Proto-Macro-Jê Consonants (Nikulin)
Labial; Alveolar; Palatal; Velar
Plosive: voiceless; *p; *t; *c; *k
voiced: [ᵐb~m]; *m; [ⁿd~n]; *n; [ᶮɟ]; *ñ; [ᵑɡ~ŋ]; *ŋ
Nasal: [ɲ~j]; *j
Sonorants: *w; *r

The nasal consonants *m *n *ñ *ŋ are allophonically oralized before oral vowels and the consonant *j is fully nasalized before nasal vowels.

The consonant *ñ has been only reconstructed before oral vowels, therefore it has only the oral reflex, and instead the consonant *j is realized as a palatal nasal.

Proto-Macro-Jê Vowels (Nikulin)
|  | Front |  | Central |  | Back |  |
| Close | *i | *ĩ | *y | *ỹ | *u | *ũ |
| Close-Mid | *ê | *ẽ | *ə̂ | *ə̃ | *ô |  |
| Open-Mid | *e | *ə | *o |
| Open |  |  | *a *â |  |  |  |

===Syllable structure===

The maximal syllable structure is */CrVC°/, where /°/ is an echo vowel. The complex onset clusters are limited to *pr, *mr, *kr, *ŋr and they are subject to the same allophony found on nasals.

===Vocabulary===

For a list of Proto-Macro-Jê reconstructions by Nikulin (2020), see the corresponding Portuguese article.

==Language contact==
Many Macro-Jê languages have been in contact with various languages of the Tupí-Guaraní family, which resulted in lexical borrowings. For instance, Ribeiro (2012) finds a number of Apyãwa loanwords in Karajá (such as bèhyra 'carrying basket', kòmỹdawyra andu beans', hãrara 'macaw (sp.)', tarawè 'parakeet (sp.)', txakohi 'Txakohi ceremonial mask', hyty 'garbage (Javaé dialect)') as well as several Karajá loans in Apyãwa (tãtã 'banana', tori 'White man', marara 'turtle stew', irãwore 'Irabure ceremonial mask'), Parakanã, and Asuriní of Trocará (sata 'banana', toria 'White man').
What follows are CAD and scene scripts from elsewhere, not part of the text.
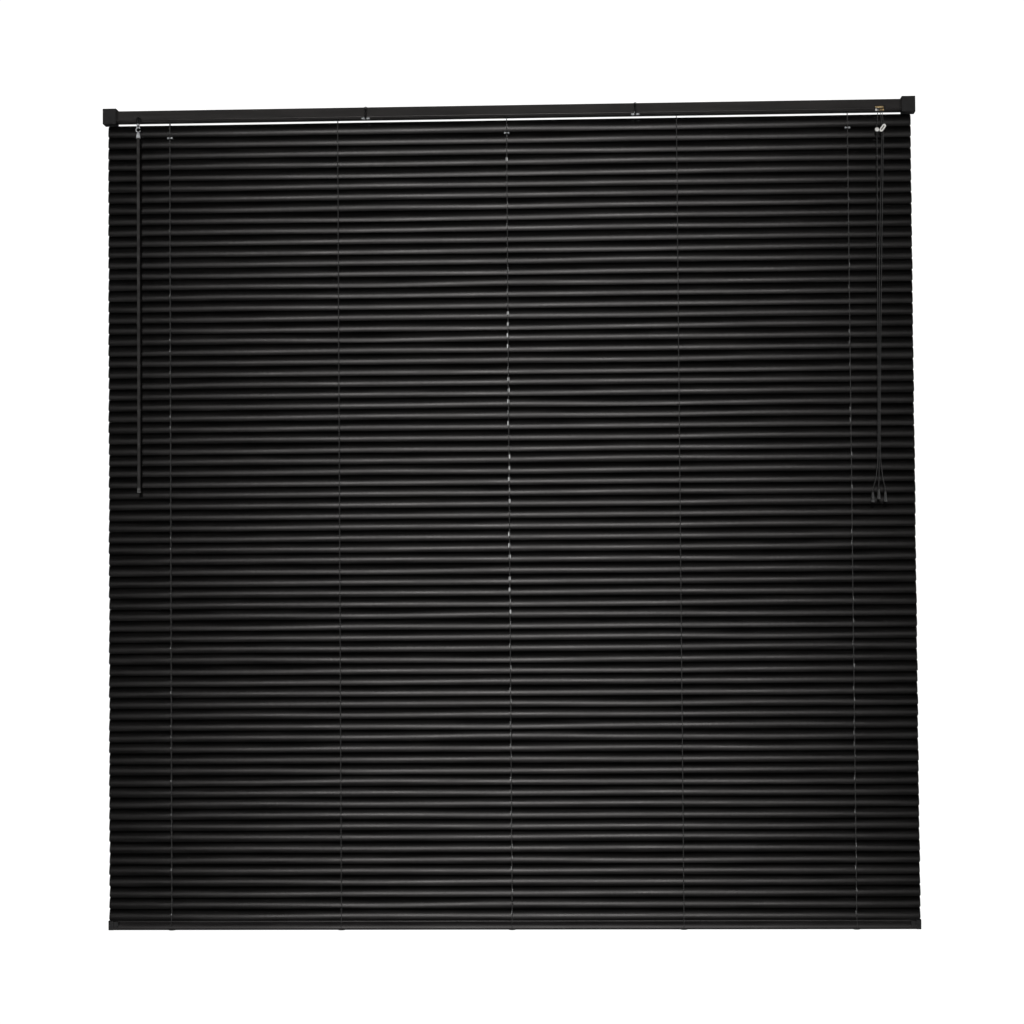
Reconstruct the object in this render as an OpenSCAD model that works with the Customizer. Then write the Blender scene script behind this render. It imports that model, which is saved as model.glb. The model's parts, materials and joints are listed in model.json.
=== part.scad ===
// Venetian blind with 25 mm slats, shown fully lowered and closed.
// Frame: X runs along the blind, the front faces -Y and +Z is up.
// Origin: the middle of the wall screws' pattern, on the back faces of the two brackets.

/* [Overall size] */
// Width of the blind across the outer faces of its brackets
blind_w = 1596; // [1396:10:1796]
// Number of slats
slat_count = 72; // [60:1:75]
// Height from one slat to the next
slat_pitch = 21.7; // [21:0.05:22]
// Height of the first slat's axis below the origin
first_drop = 29.5; // [29.5:0.5:34]

/* [Slats] */
// Width of a slat from edge to edge
slat_w = 25; // [24:0.5:26]
// Thickness of the slat strip
slat_t = 0.2; // [0.16:0.02:0.3]
// Height of the slat's crown above its edges
slat_crown = 1.2; // [0.8:0.1:1.4]
// Angle between a closed slat and the horizontal
closed_tilt = 74; // [72:1:76]
// Length of the hole that a lift cord passes through, across the slat
rout_l = 10; // [8:0.5:12]
// Width of that hole, along the slat
rout_w = 3; // [3:0.5:5]

/* [Headrail] */
// Depth of the headrail channel
headrail_d = 25; // [25:0.5:26]
// Height of the headrail channel
headrail_h = 22; // [22:0.5:23]
// Thickness of the channel's sheet
headrail_t = 0.6; // [0.5:0.1:0.7]

/* [Brackets] */
// Width of a bracket along the blind
bracket_w = 26; // [25:0.5:28]
// Height of a bracket
bracket_h = 31; // [31:0.5:32]
// Thickness of the brackets' sheet
bracket_t = 1.2; // [1:0.1:1.2]

/* [Tilter] */
// Teeth on the tilter's gear
gear_teeth = 12; // [12:1:12]
// How far the tilter's stem leans forward from upright
stem_lean = 30; // [29:1:31]
// Length of the wand below its ferrule
wand_l = 700; // [400:10:900]

/* [Cords and rail] */
// Diameter of the lift and pull cords
cord_d = 1.4; // [1.2:0.1:1.5]
// Diameter of the ladder strings
string_d = 1; // [0.8:0.1:1]
// Height of the bottom rail
rail_h = 18; // [13:0.5:20]

/* [Hidden] */
module_count = 15;
slat_l = blind_w - 16;
ladder_x = [for (i = [-2:2]) i * (slat_l - 246) / 4];
lift_x = [ladder_x[0], ladder_x[2], ladder_x[4]];
slat_y = -15;
lift_y = slat_y - 0.9;
half_chord = slat_w / 2;
chord_y = half_chord * cos(closed_tilt);
chord_z = half_chord * sin(closed_tilt);
rail_top = -first_drop - (slat_count - 1) * slat_pitch - chord_z - 0.8;
rail_bottom = rail_top - rail_h;

headrail_back = -2.5;
headrail_front = headrail_back - headrail_d;
headrail_top = 10;
headrail_floor = headrail_top - headrail_h;
headrail_end = blind_w / 2 - 4;
lip_w = 3;
lip_return = 2.8;

bracket_top = bracket_h / 2;
bracket_front = -29.5;
clip_x = [-277, 253];
jaw_w = 16;
strap_w = 4;

hinge_y = headrail_front;
hinge_z = bracket_top - 3.5;
hinge_r = 3.5;
pin_r = 1;
wall_screw_x = blind_w / 2 - bracket_w / 2;
wall_screw_z = 8;
screw_hole_r = 2.25;

rod_z = -3;
rod_r = 2.7;
tilter_x = -blind_w / 2 + 71;
gear_r = 4.4;
worm_r = 2.6;
worm_lead = 2 * PI * gear_r / gear_teeth;
worm_gap = gear_r + worm_r;
worm_y = slat_y - worm_gap * cos(stem_lean);
worm_z = rod_z + worm_gap * sin(stem_lean);
neck_t = 22.5;
neck_y = worm_y - neck_t * sin(stem_lean);
neck_z = worm_z - neck_t * cos(stem_lean);
hook_r = 4.4;
hook_z = neck_z - 9.6;
hook_wire = 0.7;
ferrule_top = hook_z - hook_r - 1.3;
ferrule_h = 11;
wand_r = 3.1;
wand_bottom = ferrule_top - ferrule_h - wand_l;

lock_x = blind_w / 2 - 69;
mouth_top = -2.5;
guide_y = headrail_front + 1.5;
guide_z = headrail_floor + 1.6;
guide_r = 2.4;
nip_y = -22.8;
nip_z = -4.6;
nip_r = 2.3;
stop_y = -31.8;
stop_z = -50;
ball_dx = -6;
ball_r = 4.2;
link_dx = 5;
link_rise = 3;
link_lean = 35;
link_l = 17;
link_w = 7.5;
link_t = 4;
link_cords = [3.6, 6.4];
tassel_h = 21;
tassel_inside = 5;
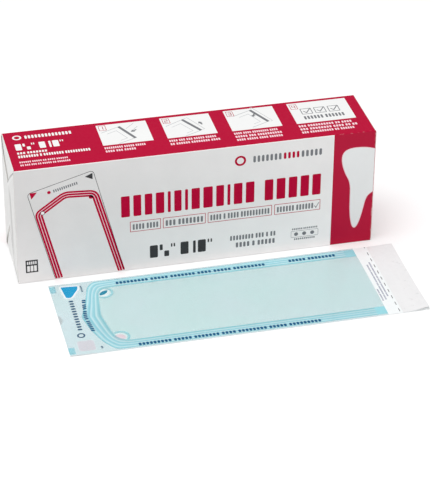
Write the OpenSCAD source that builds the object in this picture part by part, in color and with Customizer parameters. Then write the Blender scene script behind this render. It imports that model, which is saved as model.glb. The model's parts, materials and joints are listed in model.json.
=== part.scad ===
// Folding-board carton of self-seal sterilization pouches, with one pouch laid flat in front of it.
// Millimetres. X runs along the carton, the front faces -Y, +Z is up.
// The origin is the centre of the carton's base.

/* [Carton] */
// Length of the closed carton, end flap to end flap
carton_l = 267; // [264:1:320]
// Depth of the carton, front to back
carton_d = 56.2; // [55:0.2:80]
// Height of the carton
carton_h = 94.4; // [93:0.2:120]
// Thickness of the folding board
board_t = 0.45; // [0.35:0.05:0.5]
// Outer radius of the four long creases
crease_r = 0.8; // [0.6:0.05:1.2]
// Outer radius of the creases at the ends
end_crease_r = 0.4; // [0.2:0.05:0.4]

/* [End flaps] */
// Distance from an outer flap's corners to the carton's base and top
outer_relief = 1.2; // [1:0.1:2]
// Gap along the line where the two outer flaps meet
meeting_gap = 0.3; // [0.1:0.1:1]
// Distance of that line behind the middle of the carton's depth
meeting_y = 8; // [0:0.5:8]
// Drop of the sloping edges at an outer flap's free corners
outer_chamfer = 27.5; // [10:0.5:30]
// Length of an inner flap
inner_l = 33; // [20:1:34]
// Setback of an inner flap's sides at its crease
inner_setback = 1; // [0.8:0.1:2]
// Taper of an inner flap's sides, per unit of its length
inner_taper = 0.5; // [0.5:0.01:0.55]
// Gap between the inner and the outer flaps, which the hot melt bridges
flap_gap = 0.15; // [0.12:0.01:0.3]
// Radius of a spot of hot melt
spot_r = 1.5; // [1:0.1:1.6]
// Thickness of a spot of hot melt
spot_t = 0.1; // [0.05:0.01:0.1]

/* [Side seam] */
// Width of the glue flap inside the back panel
glue_flap_w = 14; // [10:1:20]
// Thickness of the seam adhesive
seam_t = 0.05; // [0.02:0.01:0.1]

/* [Stack in the carton] */
// Thickness of the stack of pouches, which stands on its long edges
stack_t = 47.4; // [10:0.2:48]
// Space left between the stack and the glue flap
stack_back_gap = 0.1; // [0.05:0.05:1]

/* [Pouch] */
// Overall length of a pouch, with its flap
pouch_l = 260; // [200:1:262]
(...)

Loans from one of the Língua Geral varieties (Língua Geral Paulista or Língua Geral Amazônica) have been found in Karajá (jykyra 'salt', mỹkawa 'firearm', brùrè 'hoe', kòmỹta 'beans', mabèra 'paper (Xambioá dialect)', ĩtajuwa 'money (dated)'), Maxakalí (ãmãnex 'priest', tãyũmak 'money', kãmãnok 'horse', tapayõg 'Black man'), Ritual Maxakalí (kõnõmĩy 'boy', kõyãg 'woman', petup 'tobacco', pakõm 'banana', tapuux 'foreigner', xetukxeka 'potato'), and Krenak (tuŋ 'flea', krai 'non-Indigenous person, foreigner'). Chiquitano has borrowed extensively from an unidentified Tupí-Guaraní variety; one example is Chiquitano takones [takoˈnɛs] 'sugarcane', borrowed from a form close to Paraguayan Guaraní takuare'ẽ 'sugarcane'.

Some Macro-Jê languages from different branches have secondarily contacted with each other, also resulting in lexical loans. Ribeiro (2012), for instance, identifies several Karajá loans in Mẽbêngôkre, especially in the dialect spoken by the Xikrin group. These loans are thought to have entered Mẽbêngôkre from the variety spoken by the Xambioá group of the Karajá people. Examples include warikoko (Kayapó dialect) or watkoko (Xikrin dialect) 'tobacco pipe', rara 'kind of basket', wiwi 'song, chant', bikwa 'relative, friend', bero 'puba flour', borrowed from Karajá werikòkò, lala, wii, bikòwa, bèrò.

Loanwords from Brazilian Portuguese are found in many, if not all, Macro-Jê languages spoken in Brazil. Examples from Maxakalí include kapex 'coffee', komenok 'blanket', kapitõg 'captain', pẽyõg 'beans', mug 'bank', tenemiyam 'TV' (borrowed from Portuguese café, cobertor, capitão, feijão, banco, televisão); in Karajá, Ribeiro (2012) documents the Portuguese loans nieru 'money' and maritò 'suit, jacket' (from dinheiro, paletó), among others.

There is a significant number of loanwords from Chiquitano or from an extinct variety close to Chiquitano in Camba Spanish, including bi 'genipa', masi 'squirrel', peni 'lizard', peta 'turtle, tortoise', jachi 'chicha leftover', jichi 'worm; jichi spirit', among many others.

Jolkesky (2016) notes that there are lexical similarities with Arawakan languages due to contact.